Are there any artists or designers who have influenced your work?

I would say Rene Magritte and Pina Bausch have influenced me a lot. Aside from the fact that there are many men in suits in Magritte’s work, his painting is visually intriguing because of its illusionistic, conceptual characteristic. His work inspired me to play with fabric patterns and to use lines to give an illusion of depth. Bausch’s dance works are often centered on a surreal situation. She has a subtle surrealistic vision that pushes its way into these stylish and crisp dance-theatre spectacles. Their work, as inspiration, plays a pivotal role in constructing and mediating my aesthetic/design sense.

What would you be if you weren’t a fashion designer?

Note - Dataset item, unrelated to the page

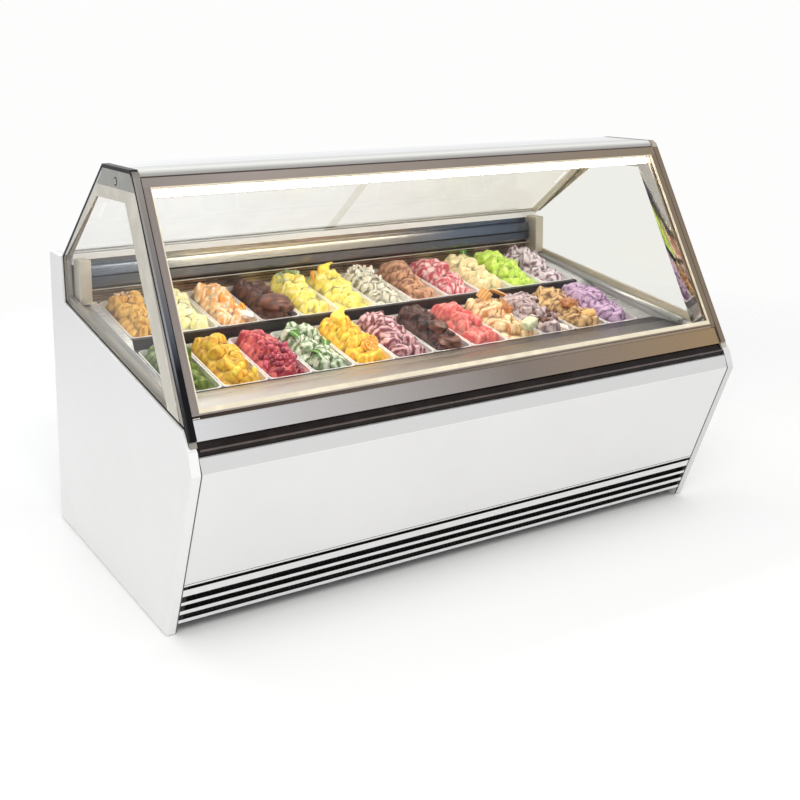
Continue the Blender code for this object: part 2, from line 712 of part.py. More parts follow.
def switches():
    middle = sum(CONTROL_Z) / 2
    pivot = PANEL_FACE + 0.001
    lean = 0.0024
    rocker = [
        (-0.0070, -ROCKER_HALF + 0.001), (-0.0070, ROCKER_HALF - 0.001), (0.0035 + lean, ROCKER_HALF),
        (0.0035, 0.0), (0.0035 + lean, -ROCKER_HALF),
    ]
    red, green = (0.6, 0.05, 0.03), (0.05, 0.35, 0.1)
    for name, x, colour in (("power_switch", SWITCH_X[0], red), ("light_switch", SWITCH_X[1], green)):
        item = prism(name, rocker, -ROCKER_WIDTH / 2, ROCKER_WIDTH / 2, (colour, 0.3, 0.0))
        item.location = (x, pivot, middle)
        item.rotation_euler = (ROCKER_TILT, 0.0, 0.0)
    for name, x in (("up_button", BUTTON_X[0]), ("down_button", BUTTON_X[1])):
        item = cylinder(name, (0.0, 0.0, 0.0), BUTTON_RADIUS, 0.010, "Y", 16, ((0.75, 0.75, 0.75), 0.4, 0.0))
        item.location = (x, PANEL_FACE + 0.0035, middle - BUTTON_DROP)
        smooth(item)


# ---------------------------------------------------------------- cooling
def comb(low, high, depth, height, fins, base, look=None, name="comb"):
    """A finned block: fins stand on a base plate, spread between two x positions."""
    pitch = (high - low) / fins
    fin = pitch * 0.45
    line = [(low, height[0])]
    for k in range(fins):
        start = low + k * pitch
        line += [(start, height[1]), (start + fin, height[1])]
        if k < fins - 1:
            line += [(start + fin, height[0] + base), (start + pitch, height[0] + base)]
    line.append((low + (fins - 1) * pitch + fin, height[0]))
    return prism(name, line, depth[0], depth[1], look, "Y")


def fan_rotor(name, centre, radius, hub, depth, blades, look):
    """A bladed rotor on the Y axis; the object's origin is on its shaft."""
    bm = bmesh.new()
    bmesh.ops.create_cone(bm, cap_ends=True, segments=20, radius1=hub, radius2=hub * 0.92, depth=depth)
    bmesh.ops.rotate(bm, matrix=Matrix.Rotation(math.pi / 2, 3, "X"), verts=bm.verts)
    rotor = new_object(name, bm, look)
    others = []
    for k in range(blades):
        blade = bmesh.new()
        steps = 3
        rings = []
        for s in range(steps + 1):
            share = s / steps
            reach = hub * 0.8 + (radius - hub * 0.8) * share
            twist = math.radians(48.0 - 18.0 * share)
            chord = hub * 0.75 + radius * 0.22 * share
            thick = 0.0016
            ring = []
            for a, b in ((-0.5, -thick), (0.5, -thick), (0.5, thick), (-0.5, thick)):
                across = a * chord * math.cos(twist) - b * math.sin(twist)
                along = a * chord * math.sin(twist) + b * math.cos(twist)
                ring.append(blade.verts.new((across, along, reach)))
            rings.append(ring)
        for ring, following in zip(rings, rings[1:]):
            for i in range(4):
                j = (i + 1) % 4
                blade.faces.new((ring[i], ring[j], following[j], following[i]))
        blade.faces.new(rings[0])
        blade.faces.new(rings[-1])
        turn = Matrix.Rotation(2 * math.pi * k / blades, 3, "Y")
        bmesh.ops.rotate(blade, matrix=turn, verts=blade.verts)
        others.append(new_object("blade", blade))
    join(rotor, *others)
    rotor.location = centre
    return rotor


def shroud(low, high, centre, radius, pod, pod_low, pod_high, name="shroud"):
    """A fan plate with a round hole and a motor pod held on four arms behind it."""
    plate = box(name, low, high)
    y = (low[1] + high[1]) / 2
    cut(plate, cylinder("hole", (centre[0], y, centre[2]), radius, 0.2, "Y", 32))
    reach = radius + 0.006
    arm = 0.006
    arms = []
    for half_x, half_z in ((reach, arm), (arm, reach)):
        near = (centre[0] - half_x, pod_low, centre[2] - half_z)
        arms.append(box("arm", near, (centre[0] + half_x, pod_low + arm, centre[2] + half_z)))
    pod_centre = (centre[0], (pod_low + pod_high) / 2, centre[2])
    join(plate, *arms, cylinder("pod", pod_centre, pod, pod_high - pod_low, "Y", 20))
    return plate


def evaporator():
    """The finned cooling block in the bottom of the tub, with its fan plate, and the fan."""
    look = (ALUMINIUM, 0.4, 0.9)
    coil = comb(-0.900, 0.700, (0.060, 0.262), (0.4515, 0.560), 40, 0.012, look, "evaporator_coil")
    centre = (-0.100, 0.266, 0.552)
    plate = shroud((-0.990, 0.258, 0.4515), (0.990, 0.262, 0.650), centre, 0.088, 0.030, 0.259, 0.272)
    clear_zone = box("clear", (-0.200, 0.215, 0.470), (0.000, 0.2575, 0.640))
    cut(coil, clear_zone)
    join(coil, plate)
    fan_rotor("evaporator_fan", (-0.100, 0.296, 0.552), 0.082, 0.028, 0.030, 5, (BLACK, 0.5, 0.0))


def condenser():
    """The condenser block behind the front grille, with its fan shroud, and the fan."""
    look = (ALUMINIUM, 0.4, 0.9)
    coil = comb(-0.780, -0.340, (-0.330, -0.250), (0.0855, 0.365), 26, 0.012, look, "condenser_coil")
    centre = (-0.560, -0.2, 0.228)
    duct = box("duct", (-0.785, -0.252, 0.0855), (-0.338, -0.160, 0.370))
    cut(duct, box("duct_space", (-0.780, -0.26, 0.0905), (-0.343, -0.166, 0.365)))
    plate = shroud((-0.785, -0.166, 0.0855), (-0.338, -0.160, 0.370), centre, 0.128, 0.034, -0.164, -0.130)
    join(coil, duct, plate)
    fan_rotor("condenser_fan", (-0.560, -0.200, 0.228), 0.120, 0.032, 0.034, 5, (BLACK, 0.5, 0.0))


def compressor():
    """Hermetic compressor: a domed can on a mounting plate."""
    bottom, top, radius = 0.092, 0.330, 0.100
    profile = [(0.0, bottom), (radius * 0.8, bottom), (radius * 0.95, bottom + 0.030)]
    profile += [(radius, bottom + 0.060), (radius + 0.004, 0.215), (radius + 0.004, 0.223), (radius, 0.228)]
    for k in range(1, 5):
        angle = math.radians(22.5 * k)
        profile.append((radius * math.cos(angle) if k < 4 else 0.0, 0.268 + (top - 0.268) * math.sin(angle)))
    bm = bmesh.new()
    verts = [bm.verts.new((r, 0.0, z)) for r, z in profile]
    edges = [bm.edges.new(pair) for pair in zip(verts, verts[1:])]
    bmesh.ops.spin(
        bm, geom=verts + edges, cent=(0, 0, 0), axis=(0, 0, 1), angle=2 * math.pi, steps=24, use_merge=True
    )
    bmesh.ops.remove_doubles(bm, verts=bm.verts, dist=0.00001)
    can = new_object("compressor", bm, (BLACK, 0.35, 0.3))
    for vertex in can.data.vertices:
        vertex.co += Vector((0.350, 0.120, 0.0))
    plate = box("plate", (0.230, -0.000, 0.0855), (0.470, 0.240, 0.0945))
    neck = cylinder("neck", (0.350, 0.120, 0.0935), 0.070, 0.010, "Z", 20)
    join(can, plate, neck)
    smooth(can)


def build():
    clear_scene()
    side_panels()
    base_frame()
    front_panels()
    bumper_and_fascia()
    insulated_tub()
    pan_deck()
    middle_pan_rail()
    rear_air_panel()
    rear_worktop()
    top_rail()
    led_lamp()
    end_frames()
    glass_lock()
    front_glass()
    rear_doors()
    pans()
    rear_panel()
    control_panel()
    switches()
    evaporator()
    condenser()
    compressor()


build()
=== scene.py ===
"""Looks for the ice cream dipping cabinet: materials, trim, glass, ice cream, light and camera."""

import math
import random

import bmesh
import bpy
import numpy as np
from mathutils import Matrix, Vector


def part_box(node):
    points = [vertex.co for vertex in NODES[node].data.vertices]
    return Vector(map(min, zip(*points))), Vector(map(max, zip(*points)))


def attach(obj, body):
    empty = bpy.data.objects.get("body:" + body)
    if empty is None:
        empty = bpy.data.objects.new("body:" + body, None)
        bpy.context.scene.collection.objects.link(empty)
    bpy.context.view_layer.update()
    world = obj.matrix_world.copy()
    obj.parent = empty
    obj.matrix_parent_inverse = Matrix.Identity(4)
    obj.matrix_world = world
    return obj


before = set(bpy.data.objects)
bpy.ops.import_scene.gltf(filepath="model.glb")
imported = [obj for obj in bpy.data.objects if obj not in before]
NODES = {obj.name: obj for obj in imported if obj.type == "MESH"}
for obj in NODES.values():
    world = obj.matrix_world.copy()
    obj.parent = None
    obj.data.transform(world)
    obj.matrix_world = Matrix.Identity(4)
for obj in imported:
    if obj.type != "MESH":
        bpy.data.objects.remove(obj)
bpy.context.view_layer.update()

# ---------------------------------------------------------------- the cabinet's own lines, (y, z) in metres
TOE = Vector((-0.640, 0.660))
GLASS_FRONT_LOW = Vector((-0.602, 0.7075))
GLASS_REAR_LOW = Vector((0.518, 0.8745))
SHELF_FRONT = Vector((0.531, 1.0455))
LID_REAR = Vector((0.041, 1.420))
LID_FRONT = Vector((-0.219, 1.420))
LID_NOSE = Vector((-0.238, 1.409))
DOOR_FOOT = Vector((-0.646, 0.659))
DOOR_HEAD = Vector((-0.238, 1.410))
DOOR_UP = (DOOR_HEAD - DOOR_FOOT).normalized()
DOOR_OUT = Vector((-DOOR_UP.y, DOOR_UP.x))
REAR_DOWN = (SHELF_FRONT - LID_REAR).normalized()
REAR_OUT = Vector((-REAR_DOWN.y, REAR_DOWN.x))
ROW_TILT = math.radians(10.0)
ROW_FRONTS = {"front": (-0.283, 0.712), "back": (0.118, 0.808)}
PAN_COUNT = 12
PAN_PITCH = 0.16475
END_OUT = 1.0905
END_IN = 1.067
DOOR_HALF = 1.0655
KNEE_HEIGHT = 0.5875
GRILLE_LEAN = -0.4144
GRILLE_SLOTS = ((0.053, 0.021), (0.088, 0.022), (0.122, 0.023), (0.170, 0.013))
GRILLE_FOOT = min(v.co.y - GRILLE_LEAN * v.co.z for v in NODES["louvre_grille"].data.vertices)


def on_door(up, out):
    """(y, z) of a point measured up and out from the foot of the front glass plane."""
    return DOOR_FOOT + DOOR_UP * up + DOOR_OUT * out


def on_rear(down, out):
    """(y, z) of a point measured down and out from the top of the rear slope."""
    return LID_REAR + REAR_DOWN * down + REAR_OUT * out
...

I would be a bespoke tailor…if I fail to be a fashion designer like no other. It seems like being a fashion designer now always has to do with the notion of commercial success, which I don’t really care about. It’s no secret that what most de­sign­ers care about is if their collections will guar­an­tee them com­mer­cial suc­cess. That might lead them to sacrifice some quality and creative aspects in the pro­cess, and that’s not what I am capable of.

What are your plans for the future?

I will be working at a suit company based in New York. I won’t have my own label for the foreseeable future. Instead, I will focus on some conceptual projects, something between art and fashion, something that pushes visual boundaries and challenges the ideals of the traditional fashion establishment.